- Written instruction: Your task is to repeat the listing exactly.

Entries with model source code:
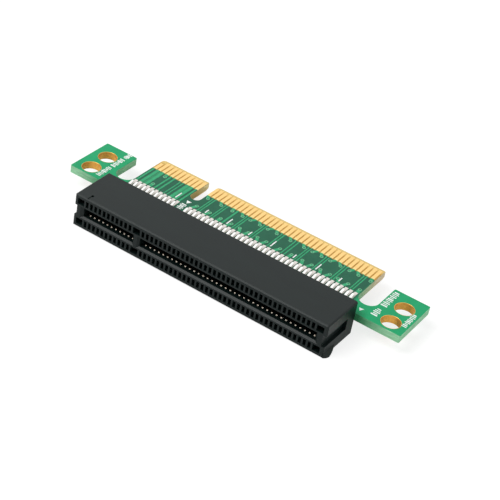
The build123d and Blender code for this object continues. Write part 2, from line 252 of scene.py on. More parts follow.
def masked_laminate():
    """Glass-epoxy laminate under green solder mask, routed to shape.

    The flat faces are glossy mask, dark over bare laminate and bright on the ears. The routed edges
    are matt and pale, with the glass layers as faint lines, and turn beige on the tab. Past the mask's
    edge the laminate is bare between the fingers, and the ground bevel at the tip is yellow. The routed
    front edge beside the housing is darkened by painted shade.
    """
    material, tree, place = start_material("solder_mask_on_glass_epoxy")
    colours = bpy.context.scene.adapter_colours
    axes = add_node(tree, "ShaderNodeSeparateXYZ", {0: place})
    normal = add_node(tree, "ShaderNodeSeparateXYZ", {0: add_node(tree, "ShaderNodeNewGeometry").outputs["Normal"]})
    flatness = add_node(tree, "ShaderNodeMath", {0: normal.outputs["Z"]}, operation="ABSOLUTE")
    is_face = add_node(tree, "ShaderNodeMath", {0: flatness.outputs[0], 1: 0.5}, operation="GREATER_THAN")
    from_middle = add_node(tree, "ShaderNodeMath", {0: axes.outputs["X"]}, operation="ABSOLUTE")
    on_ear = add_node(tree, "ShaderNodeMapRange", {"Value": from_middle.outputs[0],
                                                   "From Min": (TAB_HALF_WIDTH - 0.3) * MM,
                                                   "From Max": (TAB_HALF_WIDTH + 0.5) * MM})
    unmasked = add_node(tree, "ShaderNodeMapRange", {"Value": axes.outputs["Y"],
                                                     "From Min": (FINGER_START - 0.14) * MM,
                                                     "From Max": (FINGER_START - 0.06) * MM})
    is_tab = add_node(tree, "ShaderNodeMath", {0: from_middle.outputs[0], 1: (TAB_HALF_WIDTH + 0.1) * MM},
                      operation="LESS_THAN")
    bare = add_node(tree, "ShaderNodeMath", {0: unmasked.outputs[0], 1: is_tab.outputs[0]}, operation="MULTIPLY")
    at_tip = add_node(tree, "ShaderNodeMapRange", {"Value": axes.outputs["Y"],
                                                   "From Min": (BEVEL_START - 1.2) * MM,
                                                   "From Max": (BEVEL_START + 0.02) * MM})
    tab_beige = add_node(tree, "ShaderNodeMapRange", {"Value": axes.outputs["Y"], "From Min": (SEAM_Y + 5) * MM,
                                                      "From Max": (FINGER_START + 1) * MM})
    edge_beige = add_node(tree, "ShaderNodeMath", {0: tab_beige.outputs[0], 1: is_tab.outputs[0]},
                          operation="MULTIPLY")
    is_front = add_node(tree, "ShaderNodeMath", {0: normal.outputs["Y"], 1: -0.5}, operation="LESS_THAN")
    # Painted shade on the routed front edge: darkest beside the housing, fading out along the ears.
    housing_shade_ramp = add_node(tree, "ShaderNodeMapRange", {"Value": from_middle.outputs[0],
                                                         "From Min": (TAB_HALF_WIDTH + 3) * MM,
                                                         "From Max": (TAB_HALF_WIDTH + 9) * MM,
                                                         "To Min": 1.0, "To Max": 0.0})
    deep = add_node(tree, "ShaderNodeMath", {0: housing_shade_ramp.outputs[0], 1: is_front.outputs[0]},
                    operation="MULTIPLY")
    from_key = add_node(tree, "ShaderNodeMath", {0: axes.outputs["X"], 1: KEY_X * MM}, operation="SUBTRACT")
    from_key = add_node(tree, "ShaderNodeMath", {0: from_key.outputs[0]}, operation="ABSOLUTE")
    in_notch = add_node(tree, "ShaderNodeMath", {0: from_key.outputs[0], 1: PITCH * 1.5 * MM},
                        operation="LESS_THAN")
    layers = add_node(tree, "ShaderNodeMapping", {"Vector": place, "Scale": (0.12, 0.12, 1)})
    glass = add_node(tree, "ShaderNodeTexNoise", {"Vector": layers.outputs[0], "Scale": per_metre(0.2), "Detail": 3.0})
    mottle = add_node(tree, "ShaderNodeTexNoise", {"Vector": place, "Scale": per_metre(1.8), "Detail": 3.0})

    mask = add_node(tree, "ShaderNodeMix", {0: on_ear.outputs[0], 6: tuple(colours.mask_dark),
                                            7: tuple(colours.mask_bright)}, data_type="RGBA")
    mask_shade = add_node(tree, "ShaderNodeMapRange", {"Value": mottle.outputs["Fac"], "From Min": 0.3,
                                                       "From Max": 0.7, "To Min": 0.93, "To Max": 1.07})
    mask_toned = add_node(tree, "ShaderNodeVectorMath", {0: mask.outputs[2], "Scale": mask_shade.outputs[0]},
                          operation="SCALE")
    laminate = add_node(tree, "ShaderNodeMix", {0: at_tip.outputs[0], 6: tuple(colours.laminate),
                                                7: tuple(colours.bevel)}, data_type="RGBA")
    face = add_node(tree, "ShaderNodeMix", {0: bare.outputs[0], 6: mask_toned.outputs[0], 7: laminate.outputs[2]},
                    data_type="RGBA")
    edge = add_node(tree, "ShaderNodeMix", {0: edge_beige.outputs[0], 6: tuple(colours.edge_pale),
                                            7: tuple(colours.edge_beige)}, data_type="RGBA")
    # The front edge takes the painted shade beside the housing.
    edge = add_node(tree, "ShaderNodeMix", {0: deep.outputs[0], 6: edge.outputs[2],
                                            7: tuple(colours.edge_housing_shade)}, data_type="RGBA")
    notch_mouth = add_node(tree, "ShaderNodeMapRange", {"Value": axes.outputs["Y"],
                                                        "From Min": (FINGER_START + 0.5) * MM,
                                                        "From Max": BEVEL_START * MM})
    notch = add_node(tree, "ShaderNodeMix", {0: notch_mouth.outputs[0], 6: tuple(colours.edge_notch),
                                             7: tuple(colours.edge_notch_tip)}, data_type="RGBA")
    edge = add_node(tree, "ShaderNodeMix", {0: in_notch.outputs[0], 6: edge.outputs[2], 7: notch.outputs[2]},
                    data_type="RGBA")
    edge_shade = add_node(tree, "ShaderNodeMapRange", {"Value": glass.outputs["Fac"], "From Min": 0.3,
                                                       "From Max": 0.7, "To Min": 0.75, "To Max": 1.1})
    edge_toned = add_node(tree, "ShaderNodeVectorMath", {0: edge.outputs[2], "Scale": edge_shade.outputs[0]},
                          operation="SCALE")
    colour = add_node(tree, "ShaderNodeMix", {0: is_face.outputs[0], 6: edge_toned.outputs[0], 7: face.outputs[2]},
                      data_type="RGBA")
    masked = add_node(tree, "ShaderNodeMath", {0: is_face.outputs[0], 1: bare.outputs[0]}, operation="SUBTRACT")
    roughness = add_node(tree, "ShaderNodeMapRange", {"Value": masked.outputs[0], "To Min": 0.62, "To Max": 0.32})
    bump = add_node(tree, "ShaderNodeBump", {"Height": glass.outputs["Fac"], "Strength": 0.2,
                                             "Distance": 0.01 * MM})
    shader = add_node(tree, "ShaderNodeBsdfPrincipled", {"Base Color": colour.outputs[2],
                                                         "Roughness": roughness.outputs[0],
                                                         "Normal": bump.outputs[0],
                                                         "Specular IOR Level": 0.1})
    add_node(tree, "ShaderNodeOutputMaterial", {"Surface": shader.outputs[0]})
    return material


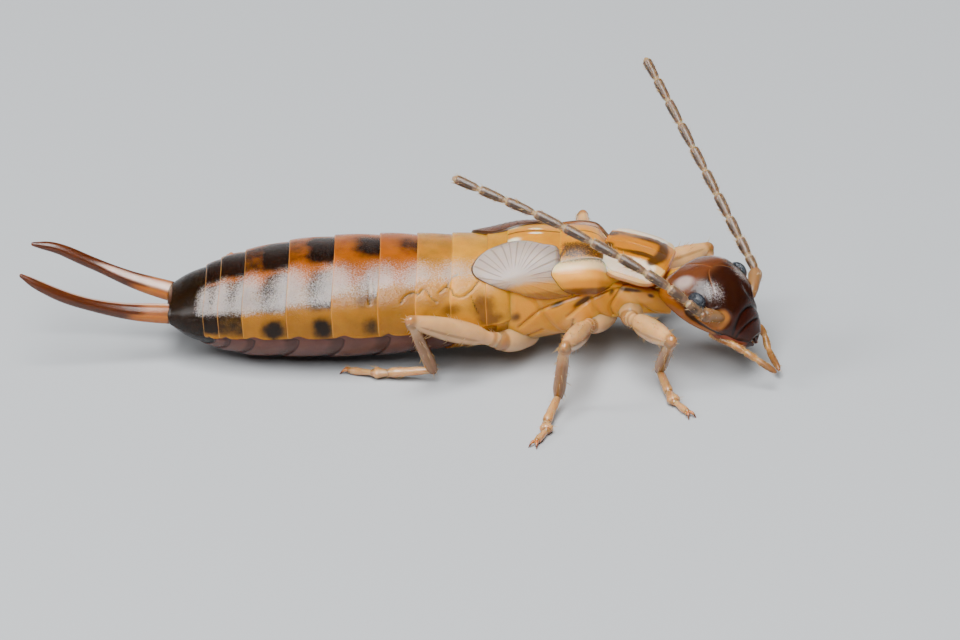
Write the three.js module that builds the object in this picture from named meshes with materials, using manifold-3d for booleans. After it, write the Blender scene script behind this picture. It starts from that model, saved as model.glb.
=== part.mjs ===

- Completed exercise:
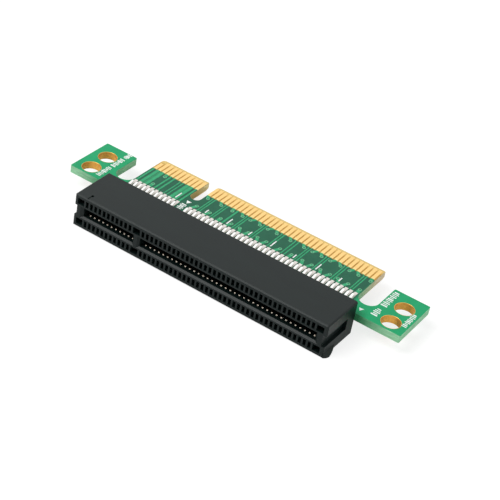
The build123d and Blender code for this object continues. Write part 2, from line 252 of scene.py on. More parts follow.
def masked_laminate():
    """Glass-epoxy laminate under green solder mask, routed to shape.

    The flat faces are glossy mask, dark over bare laminate and bright on the ears. The routed edges
    are matt and pale, with the glass layers as faint lines, and turn beige on the tab. Past the mask's
    edge the laminate is bare between the fingers, and the ground bevel at the tip is yellow. The routed
    front edge beside the housing is darkened by painted shade.
    """
    material, tree, place = start_material("solder_mask_on_glass_epoxy")
    colours = bpy.context.scene.adapter_colours
    axes = add_node(tree, "ShaderNodeSeparateXYZ", {0: place})
    normal = add_node(tree, "ShaderNodeSeparateXYZ", {0: add_node(tree, "ShaderNodeNewGeometry").outputs["Normal"]})
    flatness = add_node(tree, "ShaderNodeMath", {0: normal.outputs["Z"]}, operation="ABSOLUTE")
    is_face = add_node(tree, "ShaderNodeMath", {0: flatness.outputs[0], 1: 0.5}, operation="GREATER_THAN")
    from_middle = add_node(tree, "ShaderNodeMath", {0: axes.outputs["X"]}, operation="ABSOLUTE")
    on_ear = add_node(tree, "ShaderNodeMapRange", {"Value": from_middle.outputs[0],
                                                   "From Min": (TAB_HALF_WIDTH - 0.3) * MM,
                                                   "From Max": (TAB_HALF_WIDTH + 0.5) * MM})
    unmasked = add_node(tree, "ShaderNodeMapRange", {"Value": axes.outputs["Y"],
                                                     "From Min": (FINGER_START - 0.14) * MM,
                                                     "From Max": (FINGER_START - 0.06) * MM})
    is_tab = add_node(tree, "ShaderNodeMath", {0: from_middle.outputs[0], 1: (TAB_HALF_WIDTH + 0.1) * MM},
                      operation="LESS_THAN")
    bare = add_node(tree, "ShaderNodeMath", {0: unmasked.outputs[0], 1: is_tab.outputs[0]}, operation="MULTIPLY")
    at_tip = add_node(tree, "ShaderNodeMapRange", {"Value": axes.outputs["Y"],
                                                   "From Min": (BEVEL_START - 1.2) * MM,
                                                   "From Max": (BEVEL_START + 0.02) * MM})
    tab_beige = add_node(tree, "ShaderNodeMapRange", {"Value": axes.outputs["Y"], "From Min": (SEAM_Y + 5) * MM,
                                                      "From Max": (FINGER_START + 1) * MM})
    edge_beige = add_node(tree, "ShaderNodeMath", {0: tab_beige.outputs[0], 1: is_tab.outputs[0]},
                          operation="MULTIPLY")
    is_front = add_node(tree, "ShaderNodeMath", {0: normal.outputs["Y"], 1: -0.5}, operation="LESS_THAN")
    # Painted shade on the routed front edge: darkest beside the housing, fading out along the ears.
    housing_shade_ramp = add_node(tree, "ShaderNodeMapRange", {"Value": from_middle.outputs[0],
                                                         "From Min": (TAB_HALF_WIDTH + 3) * MM,
                                                         "From Max": (TAB_HALF_WIDTH + 9) * MM,
                                                         "To Min": 1.0, "To Max": 0.0})
    deep = add_node(tree, "ShaderNodeMath", {0: housing_shade_ramp.outputs[0], 1: is_front.outputs[0]},
                    operation="MULTIPLY")
    from_key = add_node(tree, "ShaderNodeMath", {0: axes.outputs["X"], 1: KEY_X * MM}, operation="SUBTRACT")
    from_key = add_node(tree, "ShaderNodeMath", {0: from_key.outputs[0]}, operation="ABSOLUTE")
    in_notch = add_node(tree, "ShaderNodeMath", {0: from_key.outputs[0], 1: PITCH * 1.5 * MM},
                        operation="LESS_THAN")
    layers = add_node(tree, "ShaderNodeMapping", {"Vector": place, "Scale": (0.12, 0.12, 1)})
    glass = add_node(tree, "ShaderNodeTexNoise", {"Vector": layers.outputs[0], "Scale": per_metre(0.2), "Detail": 3.0})
    mottle = add_node(tree, "ShaderNodeTexNoise", {"Vector": place, "Scale": per_metre(1.8), "Detail": 3.0})

    mask = add_node(tree, "ShaderNodeMix", {0: on_ear.outputs[0], 6: tuple(colours.mask_dark),
                                            7: tuple(colours.mask_bright)}, data_type="RGBA")
    mask_shade = add_node(tree, "ShaderNodeMapRange", {"Value": mottle.outputs["Fac"], "From Min": 0.3,
                                                       "From Max": 0.7, "To Min": 0.93, "To Max": 1.07})
    mask_toned = add_node(tree, "ShaderNodeVectorMath", {0: mask.outputs[2], "Scale": mask_shade.outputs[0]},
                          operation="SCALE")
    laminate = add_node(tree, "ShaderNodeMix", {0: at_tip.outputs[0], 6: tuple(colours.laminate),
                                                7: tuple(colours.bevel)}, data_type="RGBA")
    face = add_node(tree, "ShaderNodeMix", {0: bare.outputs[0], 6: mask_toned.outputs[0], 7: laminate.outputs[2]},
                    data_type="RGBA")
    edge = add_node(tree, "ShaderNodeMix", {0: edge_beige.outputs[0], 6: tuple(colours.edge_pale),
                                            7: tuple(colours.edge_beige)}, data_type="RGBA")
    # The front edge takes the painted shade beside the housing.
    edge = add_node(tree, "ShaderNodeMix", {0: deep.outputs[0], 6: edge.outputs[2],
                                            7: tuple(colours.edge_housing_shade)}, data_type="RGBA")
    notch_mouth = add_node(tree, "ShaderNodeMapRange", {"Value": axes.outputs["Y"],
                                                        "From Min": (FINGER_START + 0.5) * MM,
                                                        "From Max": BEVEL_START * MM})
    notch = add_node(tree, "ShaderNodeMix", {0: notch_mouth.outputs[0], 6: tuple(colours.edge_notch),
                                             7: tuple(colours.edge_notch_tip)}, data_type="RGBA")
    edge = add_node(tree, "ShaderNodeMix", {0: in_notch.outputs[0], 6: edge.outputs[2], 7: notch.outputs[2]},
                    data_type="RGBA")
    edge_shade = add_node(tree, "ShaderNodeMapRange", {"Value": glass.outputs["Fac"], "From Min": 0.3,
                                                       "From Max": 0.7, "To Min": 0.75, "To Max": 1.1})
    edge_toned = add_node(tree, "ShaderNodeVectorMath", {0: edge.outputs[2], "Scale": edge_shade.outputs[0]},
                          operation="SCALE")
    colour = add_node(tree, "ShaderNodeMix", {0: is_face.outputs[0], 6: edge_toned.outputs[0], 7: face.outputs[2]},
                      data_type="RGBA")
    masked = add_node(tree, "ShaderNodeMath", {0: is_face.outputs[0], 1: bare.outputs[0]}, operation="SUBTRACT")
    roughness = add_node(tree, "ShaderNodeMapRange", {"Value": masked.outputs[0], "To Min": 0.62, "To Max": 0.32})
    bump = add_node(tree, "ShaderNodeBump", {"Height": glass.outputs["Fac"], "Strength": 0.2,
                                             "Distance": 0.01 * MM})
    shader = add_node(tree, "ShaderNodeBsdfPrincipled", {"Base Color": colour.outputs[2],
                                                         "Roughness": roughness.outputs[0],
                                                         "Normal": bump.outputs[0],
                                                         "Specular IOR Level": 0.1})
    add_node(tree, "ShaderNodeOutputMaterial", {"Surface": shader.outputs[0]})
    return material


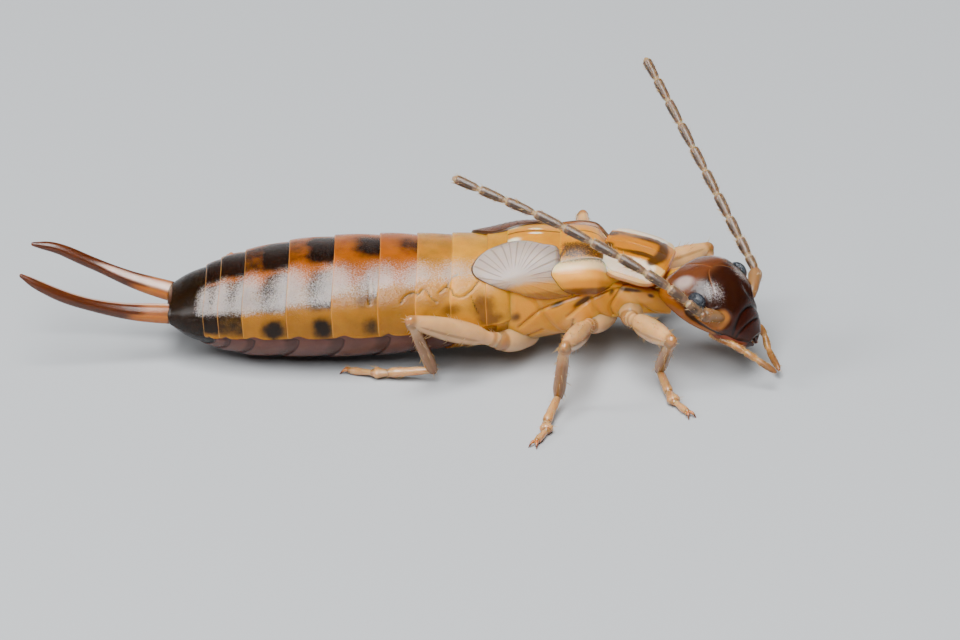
Write the three.js module that builds the object in this picture from named meshes with materials, using manifold-3d for booleans. After it, write the Blender scene script behind this picture. It starts from that model, saved as model.glb.
=== part.mjs ===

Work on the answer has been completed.